They are our neighbors, our teachers, our politicians, and our grocers. They are the lonely howl in the middle of an autumn night or a contented purr from a friendly stray. They are shape-shifters. They are the Children of Jarilo.
The Children of Jarilo series is based upon a unique twist on the traditional werewolf myth. In my world, shape-shifters are not cursed humans who turn into mindless c3reatures during the full moon. They are not truly lycanthropes at all. Instead, my shifters believe they are the direct descendants of an ancient god of fertility, harvest, and the moon – the Proto-Slavic god, Jarilo.

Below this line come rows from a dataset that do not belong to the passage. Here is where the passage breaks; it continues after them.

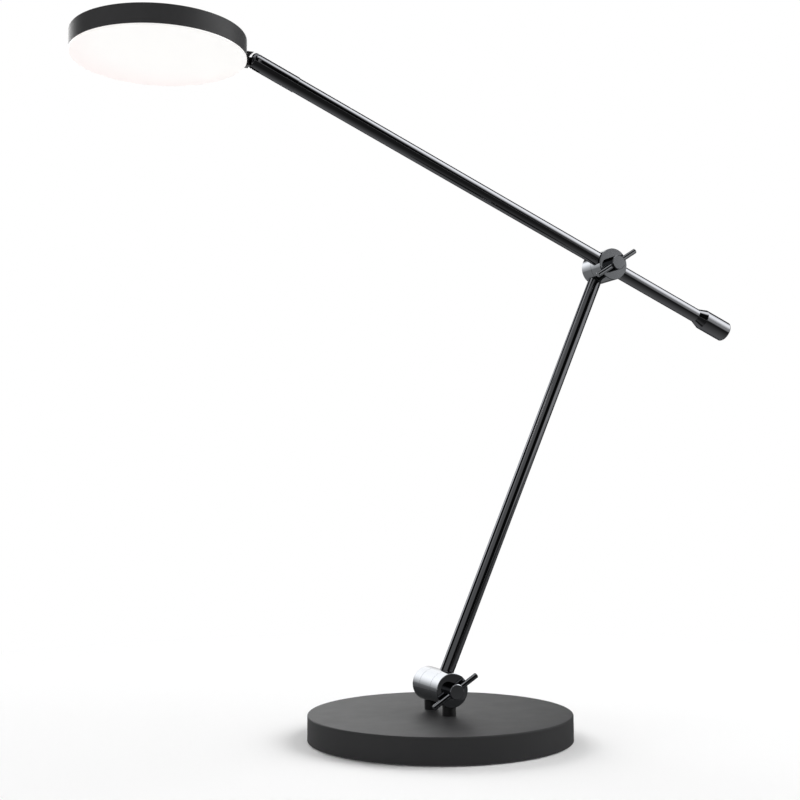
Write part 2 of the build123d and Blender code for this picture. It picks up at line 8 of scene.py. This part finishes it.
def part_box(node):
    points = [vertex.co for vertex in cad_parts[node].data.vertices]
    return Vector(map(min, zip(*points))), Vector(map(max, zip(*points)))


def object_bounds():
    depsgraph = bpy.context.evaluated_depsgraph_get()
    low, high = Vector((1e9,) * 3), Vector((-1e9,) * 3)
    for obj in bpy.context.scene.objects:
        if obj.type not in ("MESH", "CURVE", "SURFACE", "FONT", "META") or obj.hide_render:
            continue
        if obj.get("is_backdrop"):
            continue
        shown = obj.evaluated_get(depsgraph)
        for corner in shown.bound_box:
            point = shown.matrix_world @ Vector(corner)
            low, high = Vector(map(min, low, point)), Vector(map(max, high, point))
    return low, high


# The desk lamp as it is put together, from the pad under its base to the opal disc of its head,
# then the floor, the studio and the camera. Metres; the arms swing in planes along XZ.
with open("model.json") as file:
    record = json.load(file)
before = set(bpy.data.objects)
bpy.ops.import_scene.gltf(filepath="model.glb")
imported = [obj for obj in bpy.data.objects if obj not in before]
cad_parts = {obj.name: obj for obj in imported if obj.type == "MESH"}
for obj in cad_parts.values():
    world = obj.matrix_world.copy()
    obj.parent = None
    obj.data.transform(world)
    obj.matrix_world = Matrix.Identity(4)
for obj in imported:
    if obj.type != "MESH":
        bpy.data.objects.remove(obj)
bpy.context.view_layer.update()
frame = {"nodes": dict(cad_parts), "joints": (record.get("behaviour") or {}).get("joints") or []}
nodes = frame["nodes"]
joints = {joint["name"]: Vector(joint["pos_m"]) for joint in frame["joints"]}


# ---- Base pad ----
# A disc of black closed-cell foam rubber, 2 mm thick, punched from sheet and stuck under the
# base so that the lamp doesn't slide or scratch. Its cut cells give a dull, finely pitted black.
def linear(hex_colour):
    """An sRGB hex value as linear red, green, blue and 1."""
    parts = [int(hex_colour[i : i + 2], 16) / 255 for i in (1, 3, 5)]
    return (*[p / 12.92 if p <= 0.04045 else ((p + 0.055) / 1.055) ** 2.4 for p in parts], 1.0)


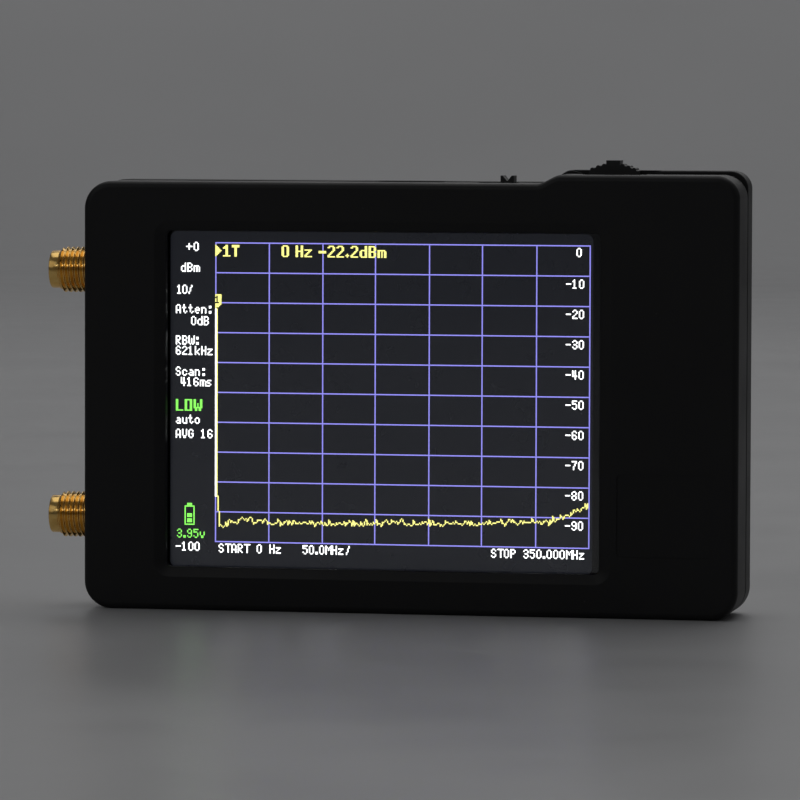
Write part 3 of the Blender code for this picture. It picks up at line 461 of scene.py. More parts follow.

He is a little known god with even less documentation, yet his festivals stretch across Russia, Belarus, and down to Serbia. Folklore names Jarilo as the missing tenth son of the supreme Slavic god of thunder, Perun, who was born on the last night of February. On the same night, however, Jarilo was stolen from his father and taken to the world of the dead. There, he was adopted and raised by Veles (Perun’s enemy), the Slavic god of the underworld and cattle. The young Jarilo grew up guarding the cattle of his stepfather in the land across the sea, where migrating birds would fly every winter.
With the spring, Jarilo returned from the otherworld, bringing spring and fertility to the land. Upon his return, he met, fell in love with, and married, Morana, a goddess of death and nature, and also a daughter of Perun and Jarilo’s twin-sister. Since his life is tied to the spring, he is killed by his wife/sister at the beginning of fall and his body is used to replenish the land. With her husband/brother gone, Morana falls into despair, turning into a withered old hag signifying the winter until Jarilo is reborn in the spring.
In short, a typical, seasonal birth-death-rebirth god. So what does he have to do with shifters?
Some folklore accounts associate Jarilo with the moon, citing him as a mischievous god whose temperament changes with the phases of the moon. But the key to my adaptation of this ancient god comes from the folk songs concerning him.
In the songs, Jarilo is always walking as he returns from the underworld, yet he is also described as coming on a horse. Several songs are studied and most of them emphasize the presence of the horse as well as how sore Jarilo’s feet are from the walking. This makes one think he had a very short horse, extremely long legs, or perhaps – just maybe – he was the horse. Whether they conceived of their god as being horse-like, such as a centaur; a shapeshifter, such as Loki or Proteus; or simply a humanoid with a horse’s head, the direct tie of this obscure, ancient god to shifters was enough for me to build my world’s mythos around him. As a god, I thought it wasn’t too much of a stretch that he would be able to take any form he wished, frollicking about with human maidens as gods are wont to do, and creating an entire race of shifters who keep his name alive.
The Children of Jarilo are shifters of every imaginable species – from predator to prey – who struggle to remain hidden in an increasingly invasive world. They attempt to avoid invasive medical procedures that could spot an anomaly in their DNA as well as the plethora of video cameras that litter businesses, street corners, and a growing percentage of the human population. They defend their homes and their loved ones against other non-humans: vampires, spellcasters, and even other shifters. They also face trouble from within as ferals, crazed shifters who lose their humanity to their inner animal and go mad, threaten their safety by shifting in public, attacking humans, or forcing the change on their unwilling victims.